Fourteen suspects in four gangs were arrested by police in the northeastern city of Dalian in Liaoning province, Xinhua said, the latest crackdown in the country's fight against outflows of "grey capital".

Each gang's daily illegal transactions exceeded $100,000.

The police found illegal transactions amounting to 28.8 billion yuan ($4.51 billion / £3 billion) from 1.4 million foreign exchange trading records, after investigating more than 2,000 accounts at AgBank, China's third-biggest lender by assets, the state agency said.

China's economic slowdown and market volatility have sparked a wave of capital outflows running into hundreds of billions this year, triggering alarms for China's foreign exchange management system.

Beijing started cracking down on underground banks in April and has so far uncovered more than 170 cases of money laundering and illegal fund transfers, involving more than 800 billion yuan and arresting more than 400 suspects.

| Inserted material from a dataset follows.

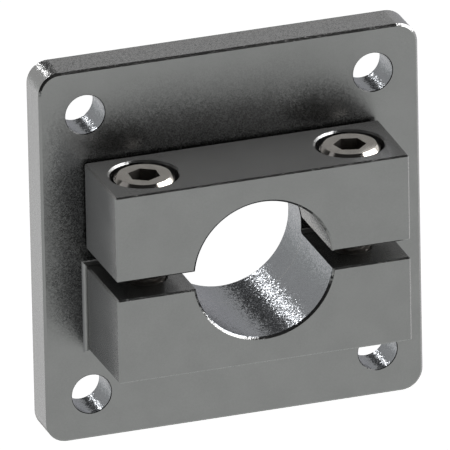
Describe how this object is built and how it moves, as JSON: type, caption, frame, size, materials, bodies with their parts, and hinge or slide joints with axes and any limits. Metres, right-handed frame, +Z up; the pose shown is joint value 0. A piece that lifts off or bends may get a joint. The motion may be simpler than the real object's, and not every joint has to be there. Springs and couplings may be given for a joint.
{
  "type": "linear shaft support",
  "caption": "Square flange with a split shaft clamp standing out from its face: the lower half is cast onto the flange, and a loose cap is drawn down by socket head screws.",
  "frame": {"origin": "centre of the four bolt holes on the mounting face, on the shaft's axis", "axes": "+Y along the shaft's axis into the surface that the flange is bolted to, +Z up through the cap, +X to the right seen from the front"},
  "size_m": [0.083, 0.0293, 0.083],
  "materials": {
    "cast_body": "satin, fine grained",
    "cap": "satin, fine grained",
    "screw_steel": "satin, warm grey"
  },
  "bodies": {
    "root": {"flange_body": "cast_body", "clamp_cap": "cap", "clamp_screws": "screw_steel"}
  },
  "joints": []
}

Earlier this year, Chinese police, the central bank and the foreign exchange regulator busted the country's biggest-ever underground banking case involving transactions totalling $64 billion.

In the Dalian case, suspects worked with criminal groups spread in Beijing, Shandong province and Jilin province to conduct illegal foreign exchange trading across China and offered gambling services in Macau and South Korea to obtain illegal gains, Xinhua reported.